* _SUPPLIED RECORDS_:

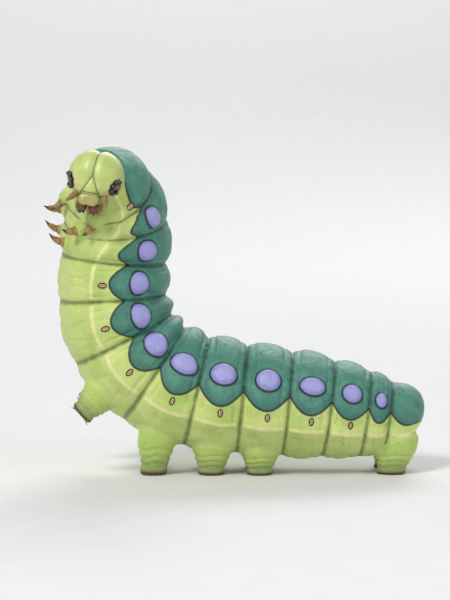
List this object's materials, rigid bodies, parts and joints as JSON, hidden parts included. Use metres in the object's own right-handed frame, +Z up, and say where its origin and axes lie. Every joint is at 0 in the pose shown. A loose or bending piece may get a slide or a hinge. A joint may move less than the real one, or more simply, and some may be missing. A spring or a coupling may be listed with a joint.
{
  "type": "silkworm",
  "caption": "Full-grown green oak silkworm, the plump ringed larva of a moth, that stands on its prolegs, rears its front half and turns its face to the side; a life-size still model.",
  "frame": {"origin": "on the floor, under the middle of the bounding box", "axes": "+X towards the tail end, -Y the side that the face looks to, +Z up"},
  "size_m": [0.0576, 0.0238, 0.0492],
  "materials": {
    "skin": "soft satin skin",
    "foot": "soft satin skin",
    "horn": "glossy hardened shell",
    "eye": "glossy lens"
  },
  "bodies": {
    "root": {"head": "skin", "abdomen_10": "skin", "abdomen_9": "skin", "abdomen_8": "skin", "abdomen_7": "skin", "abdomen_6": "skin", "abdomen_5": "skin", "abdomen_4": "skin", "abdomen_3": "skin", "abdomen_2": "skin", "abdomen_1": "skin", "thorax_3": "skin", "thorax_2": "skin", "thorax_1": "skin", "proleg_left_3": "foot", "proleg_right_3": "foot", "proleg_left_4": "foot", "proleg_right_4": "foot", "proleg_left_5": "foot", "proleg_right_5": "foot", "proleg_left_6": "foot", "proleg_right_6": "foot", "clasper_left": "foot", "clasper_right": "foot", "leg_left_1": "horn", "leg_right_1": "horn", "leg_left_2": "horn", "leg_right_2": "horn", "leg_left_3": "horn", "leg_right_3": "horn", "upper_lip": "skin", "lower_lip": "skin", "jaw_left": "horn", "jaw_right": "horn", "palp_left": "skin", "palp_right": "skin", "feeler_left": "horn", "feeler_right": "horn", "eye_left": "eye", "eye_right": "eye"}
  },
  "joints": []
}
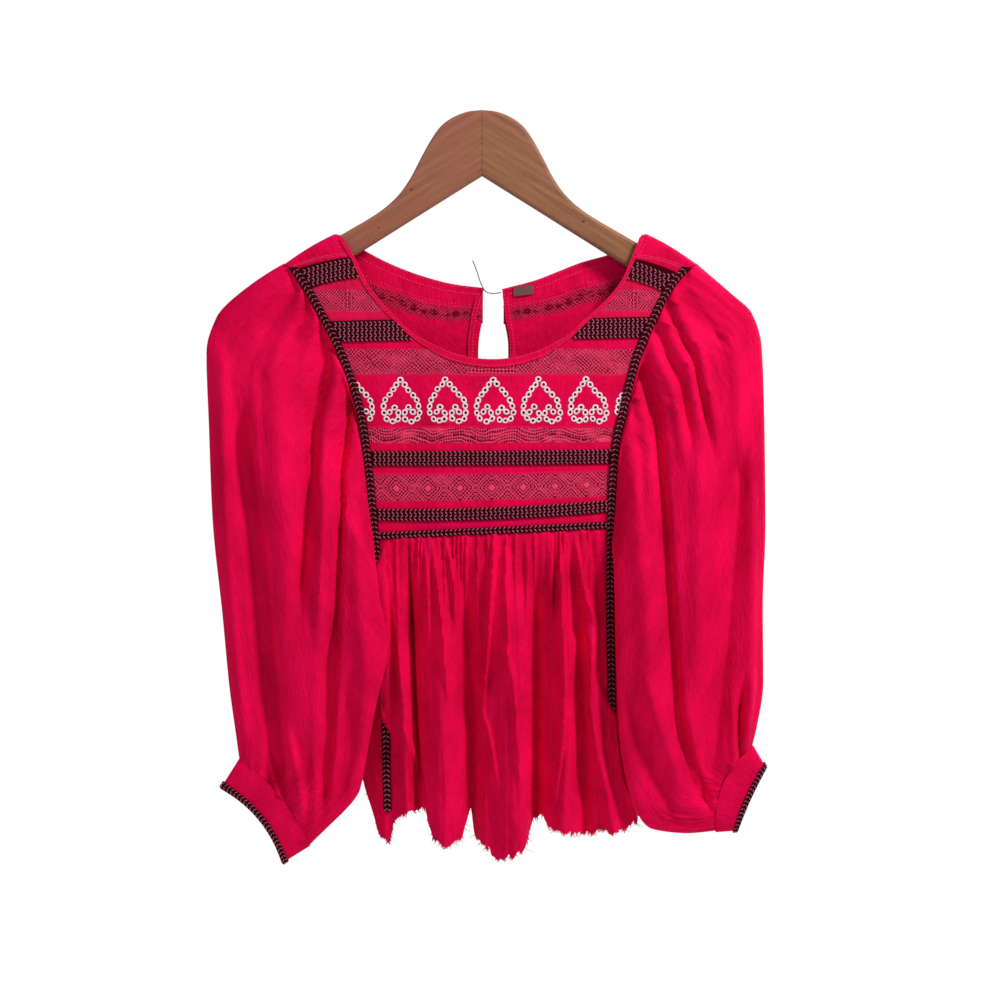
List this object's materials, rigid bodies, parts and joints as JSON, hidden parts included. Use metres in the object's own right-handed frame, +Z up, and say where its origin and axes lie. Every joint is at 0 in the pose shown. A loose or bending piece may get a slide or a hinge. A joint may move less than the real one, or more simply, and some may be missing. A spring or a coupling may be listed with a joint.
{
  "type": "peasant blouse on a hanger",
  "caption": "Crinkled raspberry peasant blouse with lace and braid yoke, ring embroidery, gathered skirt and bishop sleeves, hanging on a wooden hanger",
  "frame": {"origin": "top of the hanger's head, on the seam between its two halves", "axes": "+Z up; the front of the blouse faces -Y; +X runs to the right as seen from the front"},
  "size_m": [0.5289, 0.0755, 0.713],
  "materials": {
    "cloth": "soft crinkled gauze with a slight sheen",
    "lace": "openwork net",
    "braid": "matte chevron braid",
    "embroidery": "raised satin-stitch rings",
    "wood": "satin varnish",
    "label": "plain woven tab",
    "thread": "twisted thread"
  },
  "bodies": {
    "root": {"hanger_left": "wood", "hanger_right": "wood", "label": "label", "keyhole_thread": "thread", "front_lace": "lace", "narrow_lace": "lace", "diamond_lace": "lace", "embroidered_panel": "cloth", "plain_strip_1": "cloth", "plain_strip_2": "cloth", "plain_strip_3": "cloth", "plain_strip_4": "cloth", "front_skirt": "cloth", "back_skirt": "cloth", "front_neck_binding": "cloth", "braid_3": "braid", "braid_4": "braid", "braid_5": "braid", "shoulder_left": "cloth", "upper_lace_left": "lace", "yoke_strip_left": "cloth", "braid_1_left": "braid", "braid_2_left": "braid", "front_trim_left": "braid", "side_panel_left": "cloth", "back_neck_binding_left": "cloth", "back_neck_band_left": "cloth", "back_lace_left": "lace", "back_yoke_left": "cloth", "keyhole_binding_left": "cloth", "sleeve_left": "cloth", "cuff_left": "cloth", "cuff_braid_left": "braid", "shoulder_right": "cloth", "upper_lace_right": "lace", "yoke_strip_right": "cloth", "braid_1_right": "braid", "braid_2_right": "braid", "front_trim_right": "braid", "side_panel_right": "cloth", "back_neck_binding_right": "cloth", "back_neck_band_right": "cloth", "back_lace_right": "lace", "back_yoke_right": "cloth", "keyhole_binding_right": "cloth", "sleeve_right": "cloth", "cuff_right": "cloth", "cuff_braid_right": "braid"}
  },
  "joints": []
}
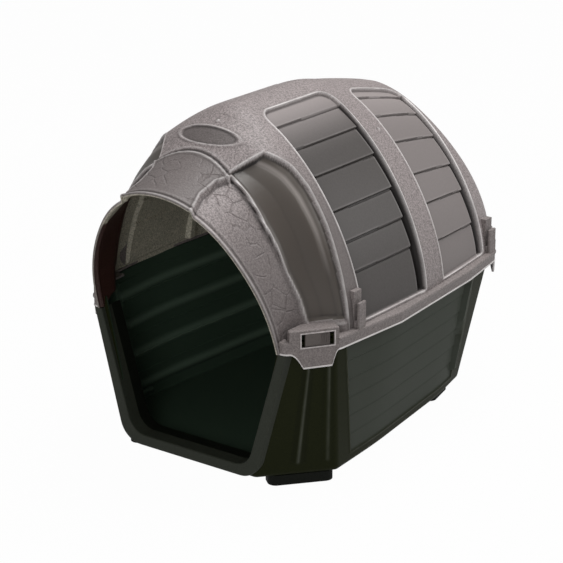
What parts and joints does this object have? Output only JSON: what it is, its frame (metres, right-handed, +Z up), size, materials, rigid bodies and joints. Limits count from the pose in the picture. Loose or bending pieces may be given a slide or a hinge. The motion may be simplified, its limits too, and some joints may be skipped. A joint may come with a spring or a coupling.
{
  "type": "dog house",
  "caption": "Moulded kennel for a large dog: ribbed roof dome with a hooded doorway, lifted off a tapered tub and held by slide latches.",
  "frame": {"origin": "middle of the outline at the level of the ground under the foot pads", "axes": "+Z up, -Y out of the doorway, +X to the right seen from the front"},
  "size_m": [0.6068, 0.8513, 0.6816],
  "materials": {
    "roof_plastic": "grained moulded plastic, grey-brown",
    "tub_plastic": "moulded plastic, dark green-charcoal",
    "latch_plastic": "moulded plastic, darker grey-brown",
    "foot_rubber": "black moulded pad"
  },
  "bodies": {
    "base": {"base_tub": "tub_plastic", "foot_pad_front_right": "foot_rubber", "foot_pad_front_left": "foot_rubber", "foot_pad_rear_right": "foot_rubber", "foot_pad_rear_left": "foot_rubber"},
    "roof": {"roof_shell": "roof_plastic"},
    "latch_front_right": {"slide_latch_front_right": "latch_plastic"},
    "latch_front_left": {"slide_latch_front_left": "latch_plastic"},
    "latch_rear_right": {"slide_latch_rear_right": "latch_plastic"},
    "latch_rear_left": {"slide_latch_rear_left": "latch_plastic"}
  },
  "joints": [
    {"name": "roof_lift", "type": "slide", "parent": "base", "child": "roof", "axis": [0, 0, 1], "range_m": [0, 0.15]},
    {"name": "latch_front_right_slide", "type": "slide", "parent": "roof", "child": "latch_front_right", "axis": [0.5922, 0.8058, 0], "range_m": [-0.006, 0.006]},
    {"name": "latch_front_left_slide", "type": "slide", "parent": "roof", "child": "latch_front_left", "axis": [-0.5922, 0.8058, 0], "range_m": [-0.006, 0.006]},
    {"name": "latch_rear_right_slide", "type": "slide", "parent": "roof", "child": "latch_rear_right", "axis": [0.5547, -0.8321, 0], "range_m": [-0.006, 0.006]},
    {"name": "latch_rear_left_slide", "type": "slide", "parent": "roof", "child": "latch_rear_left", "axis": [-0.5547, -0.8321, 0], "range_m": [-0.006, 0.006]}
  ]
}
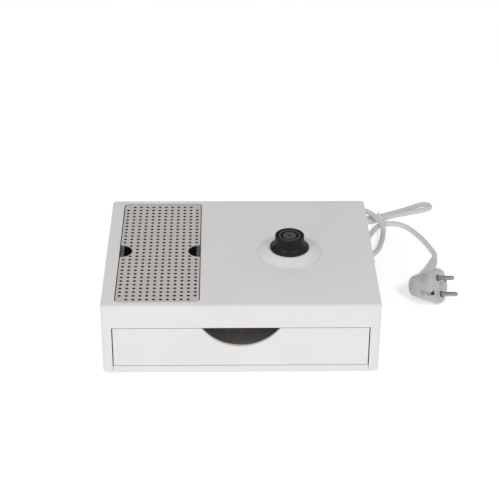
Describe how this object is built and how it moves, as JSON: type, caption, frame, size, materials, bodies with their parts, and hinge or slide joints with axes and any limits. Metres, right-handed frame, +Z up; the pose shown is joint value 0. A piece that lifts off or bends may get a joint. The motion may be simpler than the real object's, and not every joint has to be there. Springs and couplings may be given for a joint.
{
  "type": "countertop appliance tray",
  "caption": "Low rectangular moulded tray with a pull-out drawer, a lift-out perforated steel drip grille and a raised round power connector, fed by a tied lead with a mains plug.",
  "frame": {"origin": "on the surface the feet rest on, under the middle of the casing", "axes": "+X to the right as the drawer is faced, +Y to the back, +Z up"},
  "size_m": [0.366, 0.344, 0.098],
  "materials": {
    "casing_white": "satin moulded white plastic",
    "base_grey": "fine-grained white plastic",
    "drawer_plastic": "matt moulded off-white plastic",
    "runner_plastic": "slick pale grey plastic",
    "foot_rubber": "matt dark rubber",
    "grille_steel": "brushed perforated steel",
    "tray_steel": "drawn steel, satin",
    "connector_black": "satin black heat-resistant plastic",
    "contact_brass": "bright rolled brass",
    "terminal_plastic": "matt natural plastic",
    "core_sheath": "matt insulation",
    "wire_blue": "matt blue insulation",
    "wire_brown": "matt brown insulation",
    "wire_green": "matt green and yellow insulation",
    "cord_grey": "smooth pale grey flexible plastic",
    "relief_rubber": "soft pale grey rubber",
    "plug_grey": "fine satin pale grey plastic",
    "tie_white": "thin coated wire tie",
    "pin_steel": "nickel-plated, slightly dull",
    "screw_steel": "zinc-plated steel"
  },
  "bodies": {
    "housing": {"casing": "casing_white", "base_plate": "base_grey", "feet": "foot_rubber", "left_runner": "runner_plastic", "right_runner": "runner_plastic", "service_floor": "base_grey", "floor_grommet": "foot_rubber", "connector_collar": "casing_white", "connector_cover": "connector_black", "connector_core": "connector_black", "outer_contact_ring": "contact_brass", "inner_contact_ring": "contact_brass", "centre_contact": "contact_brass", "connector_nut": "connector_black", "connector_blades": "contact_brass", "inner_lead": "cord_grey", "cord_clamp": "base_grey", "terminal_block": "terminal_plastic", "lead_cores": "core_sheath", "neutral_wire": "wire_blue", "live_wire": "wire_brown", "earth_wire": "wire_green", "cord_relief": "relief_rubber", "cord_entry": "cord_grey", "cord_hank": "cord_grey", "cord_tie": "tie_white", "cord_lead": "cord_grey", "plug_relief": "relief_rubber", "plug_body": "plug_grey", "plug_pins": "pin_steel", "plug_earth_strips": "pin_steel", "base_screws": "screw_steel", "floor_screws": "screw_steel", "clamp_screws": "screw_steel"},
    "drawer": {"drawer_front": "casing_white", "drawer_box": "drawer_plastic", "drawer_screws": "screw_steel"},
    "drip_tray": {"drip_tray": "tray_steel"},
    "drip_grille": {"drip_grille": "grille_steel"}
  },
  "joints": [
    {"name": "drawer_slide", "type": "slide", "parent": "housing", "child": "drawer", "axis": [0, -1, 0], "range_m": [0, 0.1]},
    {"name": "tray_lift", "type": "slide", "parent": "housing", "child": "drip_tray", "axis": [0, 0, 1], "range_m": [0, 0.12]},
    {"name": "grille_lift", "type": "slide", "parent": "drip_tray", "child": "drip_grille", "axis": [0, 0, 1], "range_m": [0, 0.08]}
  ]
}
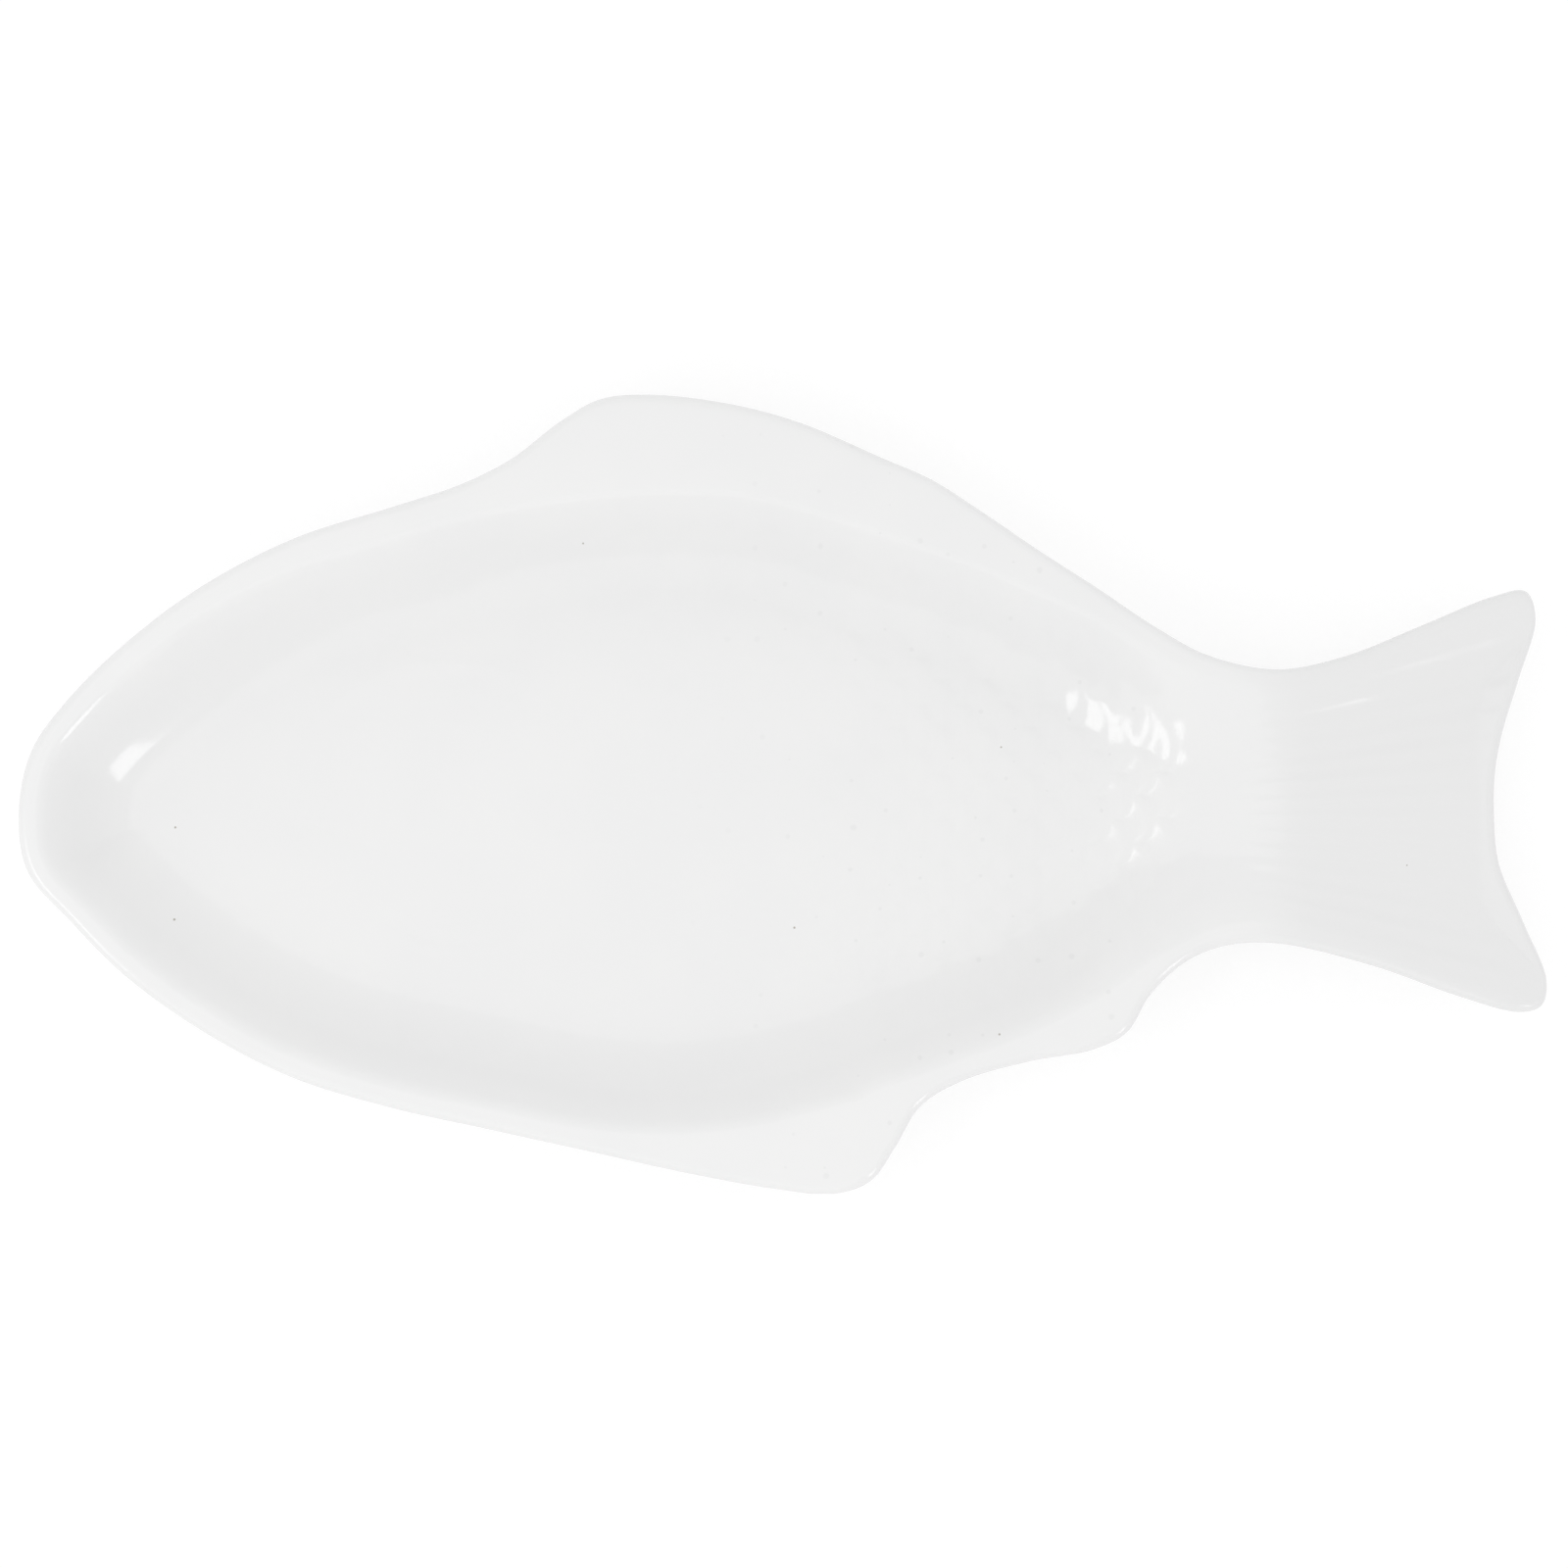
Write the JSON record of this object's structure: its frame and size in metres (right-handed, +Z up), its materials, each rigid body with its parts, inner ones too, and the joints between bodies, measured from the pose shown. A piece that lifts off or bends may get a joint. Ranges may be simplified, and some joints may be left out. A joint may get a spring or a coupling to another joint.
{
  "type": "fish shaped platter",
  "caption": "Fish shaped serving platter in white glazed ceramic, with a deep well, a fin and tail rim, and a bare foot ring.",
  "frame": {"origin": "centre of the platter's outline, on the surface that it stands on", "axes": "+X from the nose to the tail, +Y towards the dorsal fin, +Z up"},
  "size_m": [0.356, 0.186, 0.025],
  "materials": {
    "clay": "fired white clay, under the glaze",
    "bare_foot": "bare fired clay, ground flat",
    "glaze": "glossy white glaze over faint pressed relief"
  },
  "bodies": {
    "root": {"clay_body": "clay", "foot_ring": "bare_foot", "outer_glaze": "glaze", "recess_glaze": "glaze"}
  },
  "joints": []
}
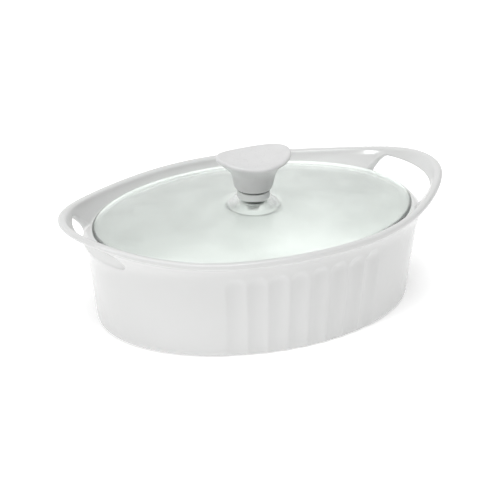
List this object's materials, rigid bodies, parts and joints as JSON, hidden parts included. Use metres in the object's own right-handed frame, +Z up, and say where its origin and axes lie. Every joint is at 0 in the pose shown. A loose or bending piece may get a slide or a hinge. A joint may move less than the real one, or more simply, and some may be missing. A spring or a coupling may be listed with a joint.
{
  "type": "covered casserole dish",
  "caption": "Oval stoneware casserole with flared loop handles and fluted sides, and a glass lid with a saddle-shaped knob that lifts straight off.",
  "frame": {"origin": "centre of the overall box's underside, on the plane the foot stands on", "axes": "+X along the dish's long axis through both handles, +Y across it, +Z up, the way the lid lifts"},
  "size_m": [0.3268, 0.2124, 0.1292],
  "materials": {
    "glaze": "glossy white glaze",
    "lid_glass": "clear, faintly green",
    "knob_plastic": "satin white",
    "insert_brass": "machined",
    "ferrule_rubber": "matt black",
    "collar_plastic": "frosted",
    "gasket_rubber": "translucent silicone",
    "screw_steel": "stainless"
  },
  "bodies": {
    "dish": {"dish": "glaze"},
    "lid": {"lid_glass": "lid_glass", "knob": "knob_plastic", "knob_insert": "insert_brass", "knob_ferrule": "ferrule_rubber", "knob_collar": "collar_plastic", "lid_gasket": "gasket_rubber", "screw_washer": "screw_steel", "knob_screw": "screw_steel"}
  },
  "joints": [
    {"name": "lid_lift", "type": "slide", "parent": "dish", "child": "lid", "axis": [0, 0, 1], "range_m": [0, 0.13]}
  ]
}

* _WHAT THE TASK ASKS_: Scan the listing above for the word "bends" and show each line where it is found.

* _WRITTEN SOLUTION_:
Describe how this object is built and how it moves, as JSON: type, caption, frame, size, materials, bodies with their parts, and hinge or slide joints with axes and any limits. Metres, right-handed frame, +Z up; the pose shown is joint value 0. A piece that lifts off or bends may get a joint. The motion may be simpler than the real object's, and not every joint has to be there. Springs and couplings may be given for a joint.
Write the JSON record of this object's structure: its frame and size in metres (right-handed, +Z up), its materials, each rigid body with its parts, inner ones too, and the joints between bodies, measured from the pose shown. A piece that lifts off or bends may get a joint. Ranges may be simplified, and some joints may be left out. A joint may get a spring or a coupling to another joint.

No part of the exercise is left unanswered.